No one is here to hug me tightly and ask about my day. Walk me home as she always does, weaving me dramatic and exaggerated stories from her afternoon.

My Mami.

For the first time in my life, I don't know where she is.
For the first time in my life, I'm all alone.

Tears blurring my field of vision, I pace around aimlessly until I come across a familiar face: my third-grade teacher. She appears to be leaving the school when I call out to her with wet eyes and a runny nose. Yet seeing how distraught I am, she takes the initiative, gesturing me towards her. We start walking together side by side on the surrounding sidewalk, and she begins talking about the things that interest her. I interject with the occasional question or two but remain mostly quiet at the sound of her engaging voice. Every second that passes, my breathing becomes more and more relaxed, and the sense of foreboding becomes less and less pronounced. Easily, in this renewed state of calmness, I reflect.

I love my third-grade teacher.

She would award me for saying big words during class, giving my assigned group stars whenever I used terms like cumbersome, geyser, or redundant. It was such a strange thing at first, being that my vocabulary stemmed from watching PBS Kids and playing their educational games online. But I would learn soon enough that fun activities could augment my learning experience.

And earn me a bunch of candies and stickers.

When I earned perfect scores in her spelling practice tests, she would allow me to create bonus questions of my own for the real exam. Among these: Dallas, anticipation, exceptional. I wasn't allowed to use those last two words, but the fact that she believed they were advanced sparked a feeling of pride. Her constant support and confidence towards me fostered a warmth in my chest that has yet to fade.

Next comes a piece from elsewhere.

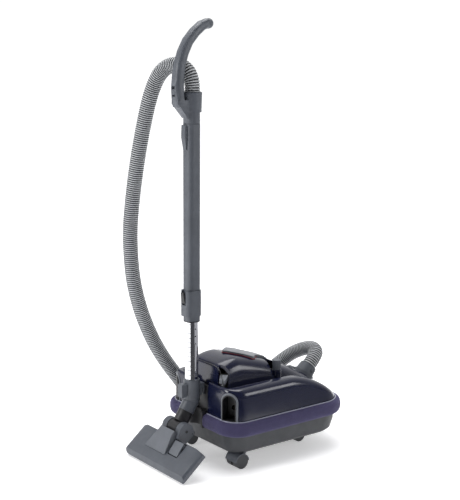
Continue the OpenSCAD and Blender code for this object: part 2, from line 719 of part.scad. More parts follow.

Perhaps, then, I shouldn't feel so worried. There are courses of action that I can take to solve any problem: all I need to do is take that first step. Like that first time raising my hand to share with the class the new interesting word I just learned.

When my teacher brings me to talk with the principal and sit on my own in his office, I maintain my resolve.
tran165954 2 / 3 1  
Sep 24, 2020   #2
@rosemarymelon
I think that overall your essay had good emotion, except I feel like I'm reading two or three different stories back to back. I feel like the part about your mother not being there in the beginning was too long for the fact that the focus of the essay is related to your teacher. Maybe condense it a bit, but otherwise, I think it's good! Good luck!! I'm applying for Questbridge too!
Holt  Educational Consultant - / 14,797 4780  
Sep 25, 2020   #3
The prompt is asking you to provide information regarding an experience that cause you to change your mind or perspective / opinion. Instead, I get an an essay singing the praises of your third grade teacher. This essay immediately has 2 problems within it:

- The focus of the essay is on the teacher rather than your realization
- It happened in the 3rd grade

You are a very good creative writer. Unfortunately, the focus of your writing creativity was on the wrong person and wrong event. The college reviewers would rather see the development of your maturity based on one of the following:

- Emotional maturity
- Intellectual maturity
- Social development

All of these 3 just happen to begin developing within the high school, not grade school years. So you went back in time way too much. It resulted in an irrelevant prompt response. Some topics you can change your response to include:

- Overcoming personal doubts
- Coming to terms with and understanding issues of race inequality
- Gender empowerment

Among other relevant and thought provoking themes that can easily prove a change in perspective and / or opinion. Bring your response up to date. Do not dwell such simple topics that indicate an immaturity and a lack of understanding of the importance of the match prompts.